Martinez has been quoted saying he’d like to add one more outfield player, but the injury to Ivan Ramis on Saturday has led him to suggest he may dip into the market for another centre half, especially as there’s no guarantee Antolin Alcaraz will be back soon as he continues to suffer from the mother of all groin strains.
In terms of centre backs, I’m not sure they’re easy to find. Picking up players from the Championship can be risky, as we’ve seen from Jason Koumas and co in the past. Having said that, buying Premier League players isn’t a risk free strategy either, the so-called ‘solid’ pairing of Birmingham City’s Roger Johnson and Scott Dann were picked up by Wolves and Blackburn respectively and both ended up getting relegated at the end of last season. I’m sure situations like this are what Roberto’s knowledge of the Spanish leagues are for.

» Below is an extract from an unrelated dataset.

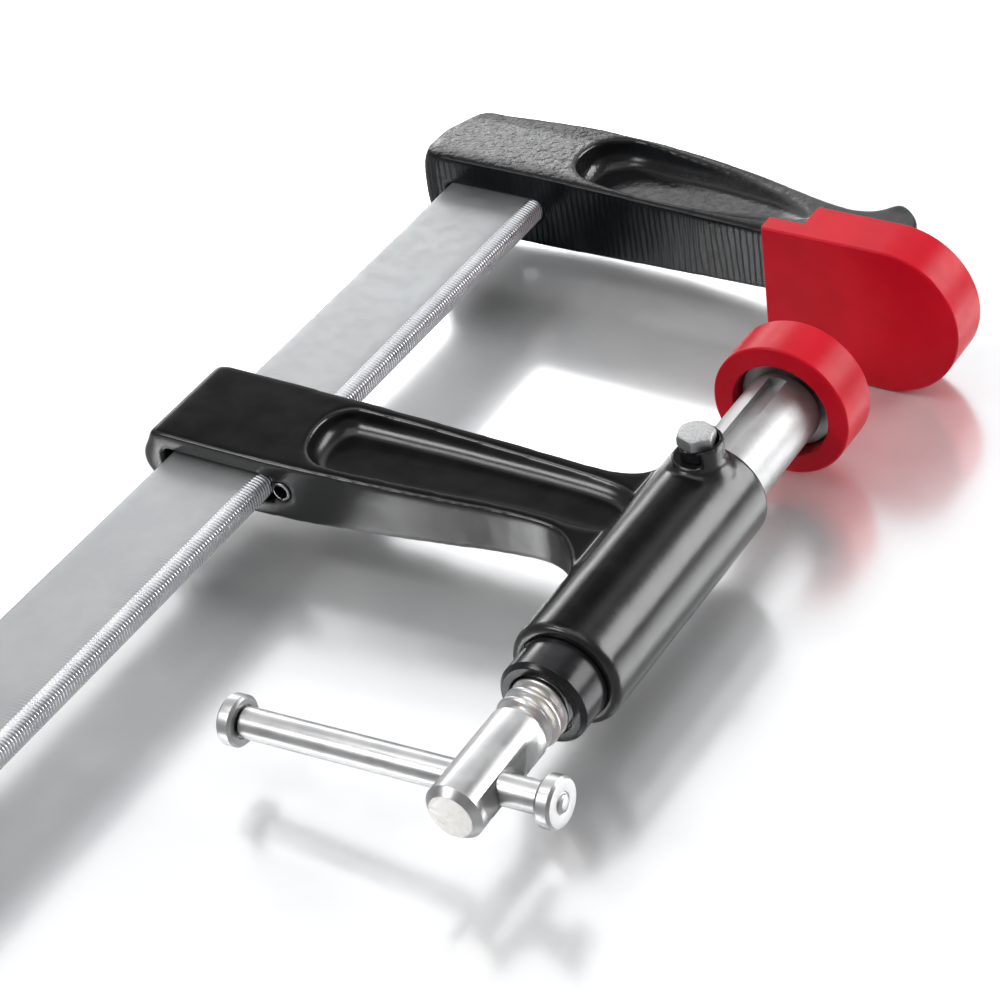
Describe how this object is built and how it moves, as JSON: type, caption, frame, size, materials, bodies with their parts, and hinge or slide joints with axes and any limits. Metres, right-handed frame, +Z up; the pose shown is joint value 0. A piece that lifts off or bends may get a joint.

As for the other player Martinez has mentioned, I’d like to see him take a risk on a striker. I know he’s signed Henriquez from United and Kone is only gone for a month or so but a good striker is always an excellent investment as goals are invaluable. Some on the message board have suggested Danny Graham (inset), and I think he’d be an excellent signing. Of course there’s no guarantee he’ll succeed but he’s hungry for game time and is used to a similar style of play to ours at Swansea. In the last 18 months he’s been scoring goals at a reasonable rate (more frequently than any striker on our books anyway) and I doubt he’s on crazy wages at Swansea. I think £3.5million would be enough to snap him up, but would Swansea want to sell without a replacement lined up, indeed, would they want to sell him at all?
Whoever Roberto does go for, I’m glad he’s been fairly methodological about his approach and isn’t just throwing money at everyone who becomes available (not that Whelan would allow him to anyway). Whoever he does sign though, let’s be glad we’re not signing the world beaters our rivals QPR and Reading are in Tal Ben Haim and Stephen Kelly respectively.